The West of the 21st Century may come to be haunted by Deng Xiaoping’s 'socialism with Chinese characteristics'. The phrase commanded a prominent role at the 17th National Congress of the Communist Party of China in October 2007. The Chinese leader’s legacy will increasingly confront and dismay those who seek to define ideological correctness in ways that serve Western corporate interests. As China’s economic dynamism shapes global marketplaces and attracts political emulation, China’s socialism and not the West’s neo-liberalism is providing the model that offers hope for people in diverse parts of the world.
Moreover, Western denial of this emerging reality may prove one of its major vulnerabilities. John Hobson drew attention in his Eastern Origins of Western Civilisation to the imperial strategy of intellectual apartheid, which imposed authority by marginalising and deriding all but politically approved Western ideals.

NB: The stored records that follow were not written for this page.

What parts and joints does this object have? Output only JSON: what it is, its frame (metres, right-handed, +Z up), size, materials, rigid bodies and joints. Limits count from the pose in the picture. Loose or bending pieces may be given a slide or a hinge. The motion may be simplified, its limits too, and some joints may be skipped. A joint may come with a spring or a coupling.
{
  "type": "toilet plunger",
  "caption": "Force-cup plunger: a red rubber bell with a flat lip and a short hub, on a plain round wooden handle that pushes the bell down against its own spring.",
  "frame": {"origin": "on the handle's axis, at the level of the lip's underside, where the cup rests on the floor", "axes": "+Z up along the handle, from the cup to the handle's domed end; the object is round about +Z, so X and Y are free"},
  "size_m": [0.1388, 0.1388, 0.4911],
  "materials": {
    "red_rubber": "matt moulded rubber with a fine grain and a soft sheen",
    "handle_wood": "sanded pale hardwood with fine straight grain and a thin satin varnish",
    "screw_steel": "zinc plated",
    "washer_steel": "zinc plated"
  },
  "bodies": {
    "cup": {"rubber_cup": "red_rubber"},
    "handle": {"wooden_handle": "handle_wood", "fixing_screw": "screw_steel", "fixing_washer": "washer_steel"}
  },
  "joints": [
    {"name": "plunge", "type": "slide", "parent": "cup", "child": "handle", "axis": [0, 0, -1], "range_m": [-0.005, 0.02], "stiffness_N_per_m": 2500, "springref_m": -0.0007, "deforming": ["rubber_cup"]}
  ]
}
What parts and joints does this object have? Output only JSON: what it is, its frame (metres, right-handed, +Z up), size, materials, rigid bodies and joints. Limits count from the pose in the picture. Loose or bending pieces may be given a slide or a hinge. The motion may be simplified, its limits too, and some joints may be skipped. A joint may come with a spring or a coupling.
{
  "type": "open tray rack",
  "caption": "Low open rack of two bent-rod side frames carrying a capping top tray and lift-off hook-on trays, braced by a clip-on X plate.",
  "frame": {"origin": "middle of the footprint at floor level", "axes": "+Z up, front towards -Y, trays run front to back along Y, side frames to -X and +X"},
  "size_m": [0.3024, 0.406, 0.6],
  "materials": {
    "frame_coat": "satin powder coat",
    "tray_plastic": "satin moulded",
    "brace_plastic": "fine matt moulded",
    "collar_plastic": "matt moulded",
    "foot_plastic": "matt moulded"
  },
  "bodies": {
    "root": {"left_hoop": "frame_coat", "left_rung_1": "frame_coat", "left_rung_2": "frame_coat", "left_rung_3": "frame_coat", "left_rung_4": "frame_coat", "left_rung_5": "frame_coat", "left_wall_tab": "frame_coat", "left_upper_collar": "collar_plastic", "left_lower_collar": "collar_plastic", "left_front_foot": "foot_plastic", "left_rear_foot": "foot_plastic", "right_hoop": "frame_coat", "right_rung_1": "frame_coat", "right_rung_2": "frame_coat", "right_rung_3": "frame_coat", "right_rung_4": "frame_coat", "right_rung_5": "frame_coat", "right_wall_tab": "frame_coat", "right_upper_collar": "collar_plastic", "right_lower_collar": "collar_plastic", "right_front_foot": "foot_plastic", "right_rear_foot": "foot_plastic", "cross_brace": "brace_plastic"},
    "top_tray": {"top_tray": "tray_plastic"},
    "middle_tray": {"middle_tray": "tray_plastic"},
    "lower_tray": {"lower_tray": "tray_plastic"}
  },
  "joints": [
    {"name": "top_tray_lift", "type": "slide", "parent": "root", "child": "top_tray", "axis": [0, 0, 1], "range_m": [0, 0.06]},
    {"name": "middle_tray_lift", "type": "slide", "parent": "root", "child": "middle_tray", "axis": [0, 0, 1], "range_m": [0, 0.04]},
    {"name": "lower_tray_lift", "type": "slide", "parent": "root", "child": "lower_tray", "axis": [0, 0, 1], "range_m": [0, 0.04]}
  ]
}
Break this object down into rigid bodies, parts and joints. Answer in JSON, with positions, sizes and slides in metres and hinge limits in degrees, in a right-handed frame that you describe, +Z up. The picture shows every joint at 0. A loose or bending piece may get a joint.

This produced the 'universal values' that once served Western interests but that now blind the West to all but its own, sometimes fading, certainties.
Indeed, had the West earlier taken more seriously the miracle economies of East Asia, it would have been much better prepared to manage the rise of China. It would have recognised that the success of Japan, Korea and Taiwan foreshadowed the success of China. It would have understood that all these communities commonly share Chinese characteristics. It would have appreciated that Chinese characteristics are a reflection of Confucian, Daoist and related traditional value systems and that it needed to equip itself to comprehend and respond to these productive social, educational and spiritual disciplines.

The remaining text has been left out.